Wang Zhishen, a migrant worker from Gansu, told Reuters that his factory, a manufacturer of logistics boxes in the manufacturing hub of Dongguan, only closed for three days during the holiday, thanks to overwhelming businesses. Lured by the 1,500-yuan cash subsidy his factory offered, he chose to work through the holiday.

The Chinese economy has largely shaken off the gloom from the COVID-19 health crisis, with consumers opening up their wallets after months of hesitation. Growth is now set to rebound sharply this quarter, also helped by the low base effect of a year ago.

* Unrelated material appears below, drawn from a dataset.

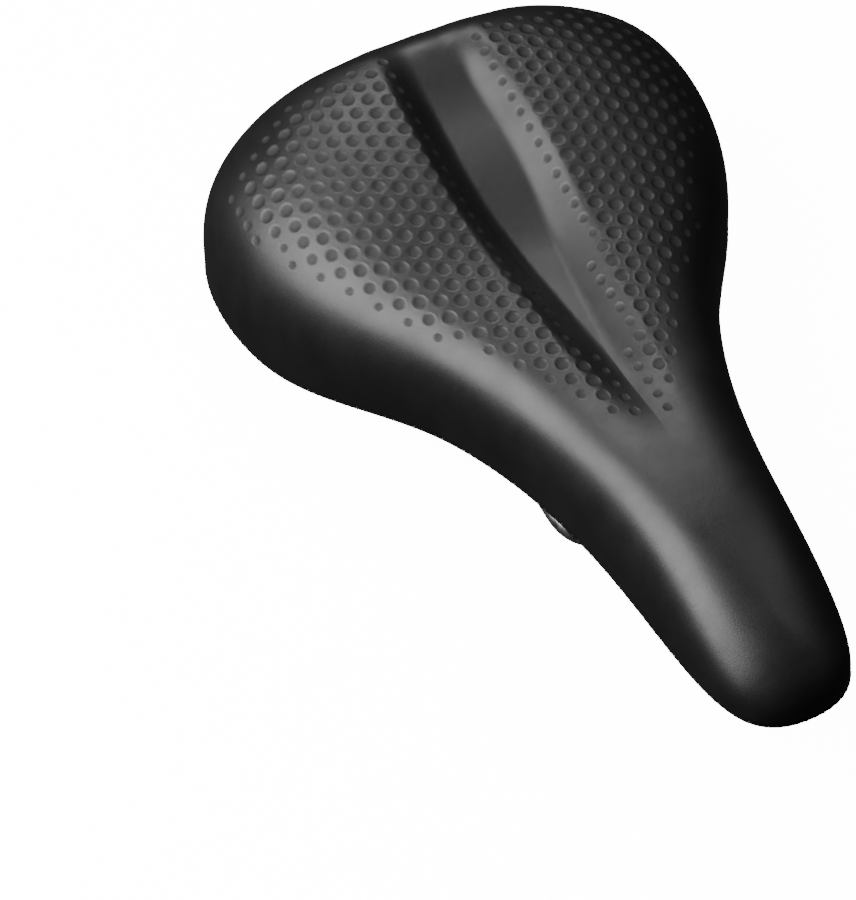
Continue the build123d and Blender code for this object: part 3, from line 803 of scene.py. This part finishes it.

The country has successfully curbed the domestic transmission of the COVID-19 virus in northern China, with the national health authority reporting zero new local cases for the 11th straight day. Cities that were on lockdown have since vowed to push for a work resumption at full speed.

The official PMI, which largely focuses on big and state-owned firms, and its sister survey on the services sector, will both be released on Sunday.

The private Caixin manufacturing PMI will be published on Monday. Analysts expect the headline reading will dip slightly to 51.4 from 51.5 in January.